What had prompted the angels, God’s highest and most beautiful creation, to turn against him was a question that absorbed Christian thinkers throughout the Middle Ages. Pride was the traditional answer: a passage from Isaiah showed that the pre-eminent angel Satan (also known as Lucifer) had, at some point following the moment of his creation, dared to covet equality with the Lord, and had been flung headlong from Heaven for his presumption.

But this solution raised its own difficulties: if the angels had been created good — which had to be the case, since God could not create evil — how had such overweening pride been engendered in the first angel? Because of the inherent goodness of God’s creation, the source of Satan’s pride had to be traced to something that was, in its essence, wholly and necessarily good.

For some high medieval thinkers, the answer could only be found in the concept of love.

The matter is carefully defined by Vincent of Beauvais in Book I, C. XXXI, of his ‘Speculum naturale’ where he deals with the created nature of angels and the complex relationship between love and free will in guiding their actions.

Angels, he says, have a natural love (‘naturalem dilectionem’) by which they are able to love both themselves and God. However, this natural love is twofold, consisting of voluntary and involuntary components.

Involuntary love is not subject to free will and, as no action of choice is implicated in it, it is morally neutral.

Voluntary love, however, is subject to free will, and is divisible into two: friendship (amicitia), by which we love something for itself, and desire (concupiscentia), by which we love something insofar as it is good, useful, or pleasurable to us. In their original state, Vincent contends, the angels loved God naturally. But there was an angel which did not have true charity because it did not love God for God’s sake, but rather for its own sake, delighting in itself above all things and wrenching proper love from its true source to its own good.

This angel thus loved God by the love of desire for what was useful to it, but loved itself by the love of friendship, seeking its own good above all else.

This picture is complicated by the thirteenth-century Franciscan scholar Peter John (or, ‘of John’) Olivi in Quaestio XLIII of his Quaestiones in secundum librum Sententiarum (Questions on the Second Book of the Sentences).

Olivi agrees that the turn towards sin in the first angel must be located initially in the affect of love. Because love is the root of all emotions, so the first defect of sin must spring from a love of self that has tended towards evil, rather than from any other appetite or desire that proceeds secondarily from such been vitiated self-love (such as pride, presumption, or ambition).

From this ill-tending love, which is not focused on God, but remains fixed on the self and subject to no other’s will, arises presumption (which Olivi describes as a ‘sensus et affectio’) which ranges without limit or measure.

This vitiated and immoderate love seeks out the power it judges, in its blind presumption, to be suitable to itself−and so ambition is naturally born out of (self)-love. From this genealogy of the passion of ambition, however, Olivi’s analysis takes a fascinating turn, as he widens his scope to view the first angel’s sin as one not deriving solely from himself, but also implicating the entire angelic community.
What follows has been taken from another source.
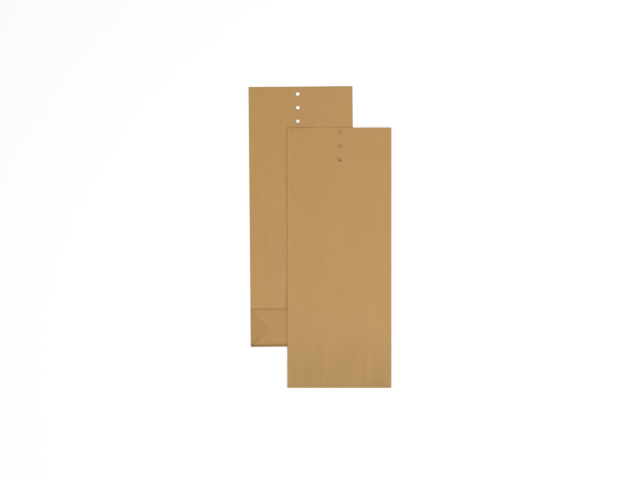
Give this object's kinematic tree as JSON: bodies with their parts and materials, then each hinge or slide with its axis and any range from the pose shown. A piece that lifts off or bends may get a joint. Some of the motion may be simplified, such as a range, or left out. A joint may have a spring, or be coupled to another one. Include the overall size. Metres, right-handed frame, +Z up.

Olivi suggests that the first angel was drawn to self-love because “he saw himself reflected within each heart as if he were the singular and universal head of all, and seeing his power in each of them, he saw himself multiplied and magnified, just like a man who sees himself reflected in many mirrors at the same time.”

In effect, then, the first angel’s turn towards a disordered love began both in the angelic community’s love of him, which was a form of good to him (and hence an aspect of the love-form of desire), and in the love-form of friendship, by which he loved himself as much in himself as in others.

But while it might be possible to make a case for one angel−especially the preeminent angel−falling through an inordinate love of self that led to overweening pride and ambition, could this same motive be applied to all the angels that fell?

Surely the angels of the lower orders could not have been operating under the same desire for equality with God that apparently overtook Satan?

As Jean de Paris observes in this context, a pauper does not immediately seek to be a king, but more modestly desires some status simply a little higher than his own. Just so, the angels of the lower orders could not have been seeking equality with God, as Satan was, when they rebelled.